What are some of the current challenges in integrating AF mapping with PFA?

There are a number of challenges, including catheters, workflow, and potential costs of these technologies. With respect to catheters, the PFA single-shot catheters are excellent for achieving PVI with just a few ablation applications. However, because of their design, there are limitations in terms of performing geometry creation, electrogram mapping, and identification of potential non-PV drivers. A second challenge is workflow. The use of single-shot catheters necessitates a particular workflow, and if additional mapping is desired, a separate mapping catheter would have to be introduced to potentially create the geometry, record electrograms, and perform the mapping procedure. Both of these challenges lead to increases in cost and overall procedure time. So, those are some of the challenges faced when we try to integrate these technologies into the PFA ablation workflow.

How does the integration of mapping and PFA for the treatment of AF impact clinical practice, particularly in terms of improving patient outcomes, reducing recurrence rates, or enhancing procedural efficiency?

The integration of these technologies has significant potential to help over 40% of patients, particularly those with persistent AF or redo ablation procedures for whom the standard approach does not achieve the clinical and desired outcome. Specifically, in the TAILORED-AF study, there was an improvement in freedom from AF at 1-year follow-up. The FLOW-AF study, which only enrolled patients with redo procedures, also showed an improvement in freedom from AF. So, successfully incorporating these technologies and other technologies has significant implications in reducing AF recurrence rates. 

Importantly, the PFA catheters have reduced rates of complications, specifically, atrial esophageal fistula, PV stenosis, and phrenic nerve injury. So, to be able to combine these mapping technologies with these PFA catheters could lead to significantly better outcomes in terms of safety and procedural efficacy.

Tell us about potential future directions for advancing or improving the integration of mapping and PFA.

Future directions would be to devise workflows that allow the rapid mapping and identification of non-PV drivers, either with existing catheters or technologies, or to be able to identify ways to combine mapping and identification of non-PV drivers, while at the same time, another operator could be performing the ablation on the contralateral side of the left atrium. So, those are two potential ways to do it. There are other technologies that might be able to map non-PV AF drivers, and clinical trials involving these technologies are underway. 

What are the take-home messages you would like viewers to leave with?

First, I'd like to recommend that viewers be open to potentially doing non-PV AF driver mapping.

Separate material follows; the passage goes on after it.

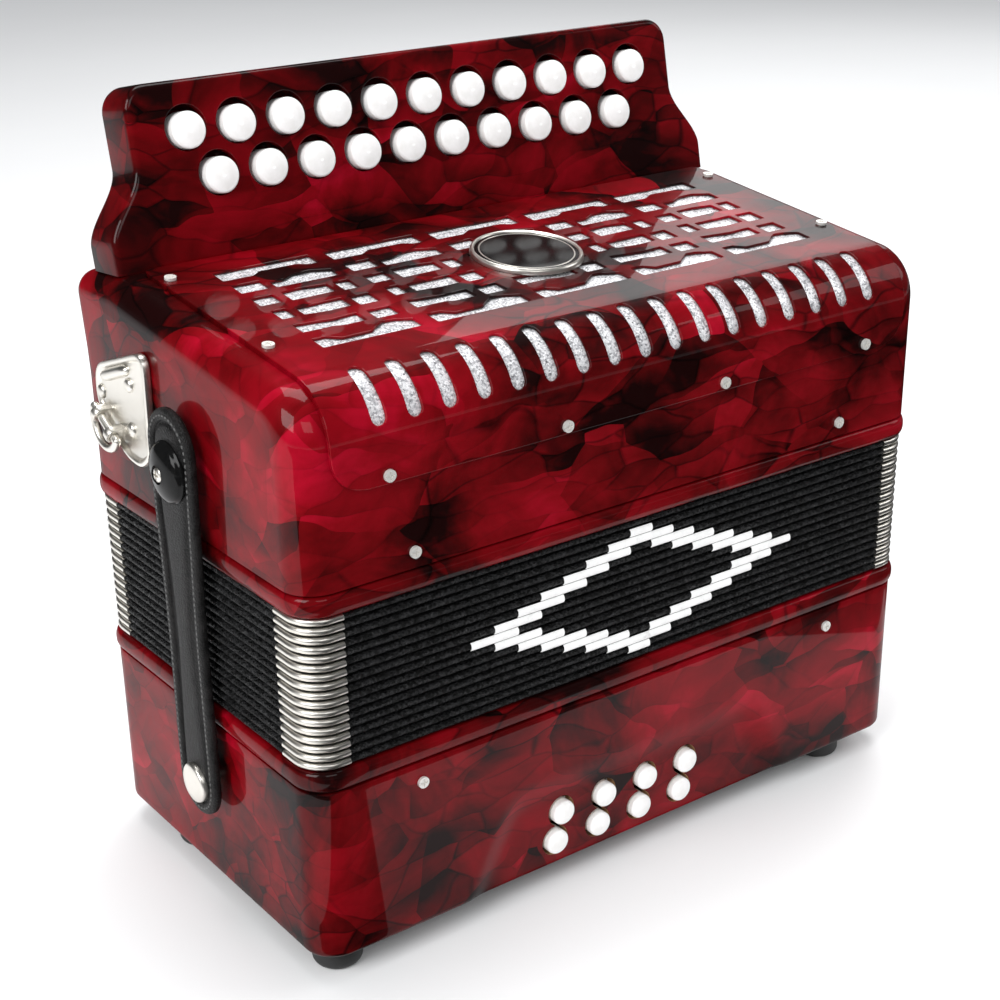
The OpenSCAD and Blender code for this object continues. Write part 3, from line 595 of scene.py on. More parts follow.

Some of these technologies have significant potential to identify drivers in regions that have not traditionally been considered for AF mapping and ablation, such as drivers in the right atrium or drivers in the septal wall of the left atrium, not traditionally targeted by current therapies. I would also encourage them to continue to innovate, both in their workflows and in their delivery of care, and share those innovations with the rest of the electrophysiology community so that we can all learn and work together to improve patient outcomes.

The transcripts have been edited for clarity and length.